# WORK INSTRUCTIONS
Copy every line of the listing that holds the string "caption".
:: COLLECTED MATERIAL ::
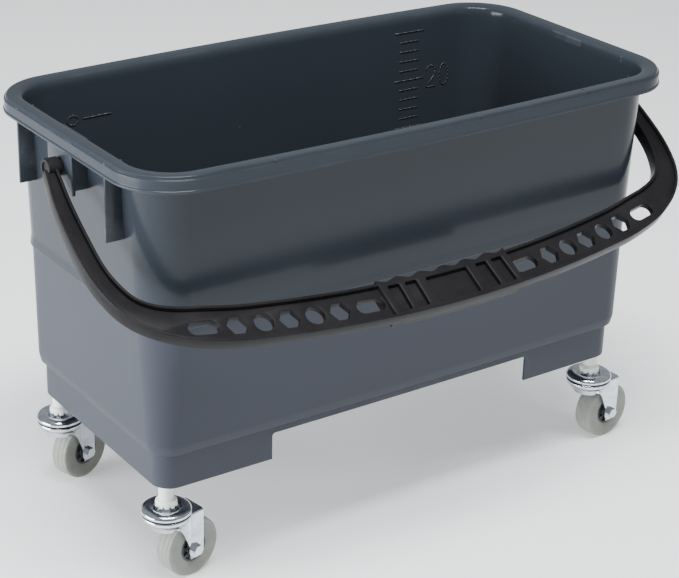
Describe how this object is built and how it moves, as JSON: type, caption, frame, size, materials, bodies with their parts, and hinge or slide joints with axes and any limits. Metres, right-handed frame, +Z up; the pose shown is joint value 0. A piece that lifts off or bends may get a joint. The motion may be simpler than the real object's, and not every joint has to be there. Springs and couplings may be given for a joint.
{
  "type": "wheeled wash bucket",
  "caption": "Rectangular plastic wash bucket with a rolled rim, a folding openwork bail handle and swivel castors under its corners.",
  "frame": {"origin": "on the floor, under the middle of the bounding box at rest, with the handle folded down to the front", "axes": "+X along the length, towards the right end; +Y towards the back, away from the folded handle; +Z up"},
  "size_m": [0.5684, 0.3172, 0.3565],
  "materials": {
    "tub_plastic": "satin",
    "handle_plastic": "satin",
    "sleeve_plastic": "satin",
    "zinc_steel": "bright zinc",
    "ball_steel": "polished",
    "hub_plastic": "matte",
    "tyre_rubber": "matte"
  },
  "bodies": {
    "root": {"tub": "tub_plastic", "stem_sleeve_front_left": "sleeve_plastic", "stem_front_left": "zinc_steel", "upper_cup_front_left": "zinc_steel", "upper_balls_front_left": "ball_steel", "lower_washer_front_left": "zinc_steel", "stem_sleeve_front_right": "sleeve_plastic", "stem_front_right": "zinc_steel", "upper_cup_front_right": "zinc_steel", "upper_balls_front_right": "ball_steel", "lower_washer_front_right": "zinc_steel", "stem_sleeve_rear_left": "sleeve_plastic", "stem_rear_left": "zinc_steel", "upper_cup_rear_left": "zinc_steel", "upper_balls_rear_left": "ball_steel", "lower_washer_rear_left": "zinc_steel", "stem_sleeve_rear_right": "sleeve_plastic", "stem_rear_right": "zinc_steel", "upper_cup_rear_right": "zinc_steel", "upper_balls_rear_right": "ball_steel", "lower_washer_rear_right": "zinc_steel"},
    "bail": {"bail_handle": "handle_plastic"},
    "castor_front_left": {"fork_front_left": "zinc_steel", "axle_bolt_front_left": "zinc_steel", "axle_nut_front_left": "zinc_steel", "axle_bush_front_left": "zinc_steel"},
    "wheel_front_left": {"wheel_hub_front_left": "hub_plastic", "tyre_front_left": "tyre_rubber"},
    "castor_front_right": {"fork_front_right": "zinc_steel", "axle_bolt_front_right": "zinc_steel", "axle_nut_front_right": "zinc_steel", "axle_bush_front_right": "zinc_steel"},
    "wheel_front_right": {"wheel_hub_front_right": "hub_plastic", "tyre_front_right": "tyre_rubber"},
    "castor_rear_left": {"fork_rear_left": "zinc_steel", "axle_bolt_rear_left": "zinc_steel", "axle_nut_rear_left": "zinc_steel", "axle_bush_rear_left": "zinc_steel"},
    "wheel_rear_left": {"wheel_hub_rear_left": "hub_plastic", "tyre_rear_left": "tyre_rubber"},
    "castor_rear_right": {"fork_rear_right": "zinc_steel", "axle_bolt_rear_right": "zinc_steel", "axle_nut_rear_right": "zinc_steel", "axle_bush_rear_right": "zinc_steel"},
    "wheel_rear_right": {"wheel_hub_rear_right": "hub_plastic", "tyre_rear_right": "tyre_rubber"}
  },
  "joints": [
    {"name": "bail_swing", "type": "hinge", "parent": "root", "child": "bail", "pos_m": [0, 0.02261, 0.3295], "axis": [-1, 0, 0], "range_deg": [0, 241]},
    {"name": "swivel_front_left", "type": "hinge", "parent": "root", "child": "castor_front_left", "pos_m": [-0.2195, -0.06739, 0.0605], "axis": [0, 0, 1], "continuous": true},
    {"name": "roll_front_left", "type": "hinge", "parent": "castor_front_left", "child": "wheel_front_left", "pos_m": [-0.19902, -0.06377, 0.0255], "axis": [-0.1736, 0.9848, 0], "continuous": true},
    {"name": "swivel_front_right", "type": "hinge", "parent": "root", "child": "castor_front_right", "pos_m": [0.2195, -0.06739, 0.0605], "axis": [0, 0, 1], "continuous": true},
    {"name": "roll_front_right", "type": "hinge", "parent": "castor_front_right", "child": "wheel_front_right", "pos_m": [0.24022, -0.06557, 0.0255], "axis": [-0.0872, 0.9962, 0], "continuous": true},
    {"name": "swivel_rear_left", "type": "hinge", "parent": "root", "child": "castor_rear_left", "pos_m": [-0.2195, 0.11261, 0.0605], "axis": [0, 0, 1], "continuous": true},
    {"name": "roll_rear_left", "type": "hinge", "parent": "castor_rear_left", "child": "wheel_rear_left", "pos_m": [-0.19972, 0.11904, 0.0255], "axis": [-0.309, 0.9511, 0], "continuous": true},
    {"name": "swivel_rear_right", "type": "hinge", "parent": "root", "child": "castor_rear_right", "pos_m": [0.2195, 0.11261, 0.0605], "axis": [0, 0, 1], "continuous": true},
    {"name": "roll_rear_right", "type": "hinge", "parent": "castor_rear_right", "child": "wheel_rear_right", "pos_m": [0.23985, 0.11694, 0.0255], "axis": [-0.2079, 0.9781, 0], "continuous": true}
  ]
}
:::
# RESPONSE
Describe how this object is built and how it moves, as JSON: type, caption, frame, size, materials, bodies with their parts, and hinge or slide joints with axes and any limits. Metres, right-handed frame, +Z up; the pose shown is joint value 0. A piece that lifts off or bends may get a joint. The motion may be simpler than the real object's, and not every joint has to be there. Springs and couplings may be given for a joint.
  "caption": "Rectangular plastic wash bucket with a rolled rim, a folding openwork bail handle and swivel castors under its corners.",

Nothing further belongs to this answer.